The programme is made up of six films, including documentaries, shorts and feature-length fiction work, and split into two main focuses: A Focus on Black Women Filmmakers; and Lineages of the Landscape, which will explore films connected to Scottish history and the Black experience in Scotland.

A Focus on Black Women Filmmakers

The newest title in the Focus on Black Women Filmmakers strand is Adura Onashile’s 2020 short Expensive Shit. The film follows a Nigerian toilet attendant working in a Glasgow nightclub, who manipulates the behaviour of unsuspecting women for the titillation of men who are watching behind the toilet's mirrors. The project started life as a play at Edinburgh's Fringe. Speaking to Screen Scotland, Onashile explains the film has transformed quite a bit in its translation from stage to screen. "Maybe it was a little bit like turning a novel into a short story,” she suggests. “It has to become less an adaptation and more giving in to the new form and seeing what parts of the story still feel relevant or necessary.”

Two pioneering titles from the mid-90s are also in the strand. There’s Ngozi Onwurah’s 1995 feature Welcome II the Terrordome, a bold and visually striking dystopian sci-fi epic that begins in the Deep South in the 19th Century, then flashes forward to a dystopian Britain of the near future, where Black oppression is still just as rife. Staggeringly, it was the first film directed by a Black British woman to receive a UK cinema release. The film’s clear-eyed study of contemporary race relations and police brutality was met with mostly hostile reviews from the British press, but the film’s themes were relevant then and they’re sadly still urgent today.

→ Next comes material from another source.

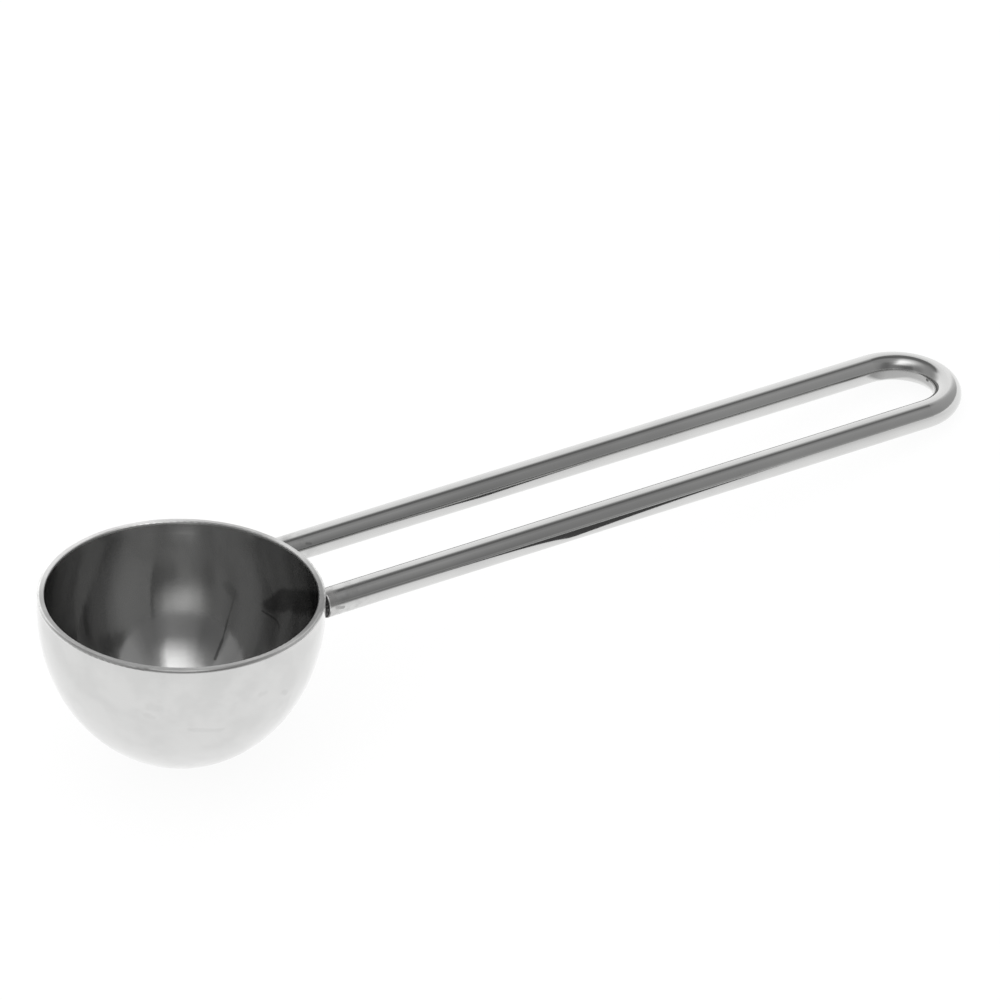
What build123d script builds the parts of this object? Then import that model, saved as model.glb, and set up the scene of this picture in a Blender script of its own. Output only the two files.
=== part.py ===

Onwurah wasn’t surprised that the mostly-white critical establishment turned on the film back in 1995. “I call this my ‘angry film’,” she told the Guardian last summer. “Debates around race are meant to be measured and always have an entry point for white people; I’m not saying that’s wrong. I’m just saying I made it because I wasn’t in the mood for tempered debate.”

Also screening is Maureen Blackwood’s 1992 documentary A Family Called Abrew, which tells the story of the unique showbiz family of the title. Using a rich blend of archive material, the film profiles the Abrew brood and also introduces us to a vibrant Black British community and culture that formed in 19th century Scotland.

Lineages of the Landscape

The first films to catch the eye in GFF’s Lineages of the Landscape strand are two more works from the mid-90s. Elly M. Taylor’s 1996 doc Angelou on Burns follows African-American poet, writer and life-long Robert Burns fan Dr Maya Angelou on a pilgrimage to The Bard’s old haunts. Made to commemorate the bicentenary of Burns' death, the film parallel’s Angelou's life – growing up dirt-poor in the segregated town of Stamps, Arkansas – with Burns’, and explores how his poetry helped her through brutal traumas in her early years. There’s a similar transatlantic flavour to 1993 short The X In Scotland, directed by Lucy Enfield, which demonstrates the importance of Malcolm X to African and Asian Scots.

The more recent Tree Fellers, from 2006, rounds off the programme. Directed by Sana Bilgrami, it tells the story of the 900 Belizean lumberjacks who came to Britain during the Second World War to help fight fascism by felling trees in Scotland, and tells how many chose to make Scotland their home, forming new lives here after the war.

New commissions connected to Welcome To

As mentioned above, Folorunso and Ruwona have collaborated with Black contemporary artists and creatives to respond to the programme. Funmi Lijadu, an artist and writer invested in under-discussed issues in society, will produce a piece of digital art in response to the programme. Ngqabutho Mpofu AKA ButhoTheWarrior DJ will curate a two-hour mix inspired by the selected films.

Fringe of Colour founder Jess Brough will write a response to Angelou on Burns, and Black Scot Pod – a podcast launched in response to the lack of Black Scottish voices in mainstream media – will create an episode discussing the Glasgow Film Festival programme and exploring the conversation around Black people working in film and media.  

As well as these two vital film programmes, there will also be a panel discussion asking "Where are all the Black filmmakers?" as part of GFF’s Industry programme, the full lineup for which is announced next week. The programme of events also includes an industry pass offer for people from ethnic minority backgrounds who haven’t previously attended the festival.

“Natasha and Tomiwa have created a programme of films that asks important questions of the Scottish film industry and elevates the voices and stories of Black filmmakers and creatives,” said Allison Gardner, Glasgow Film CEO and Co-Director of GFF. “Glasgow Film Festival is proud to be able to share these films and give a platform to voices underrepresented in the film industry as we ask what we can do to help change the landscape.”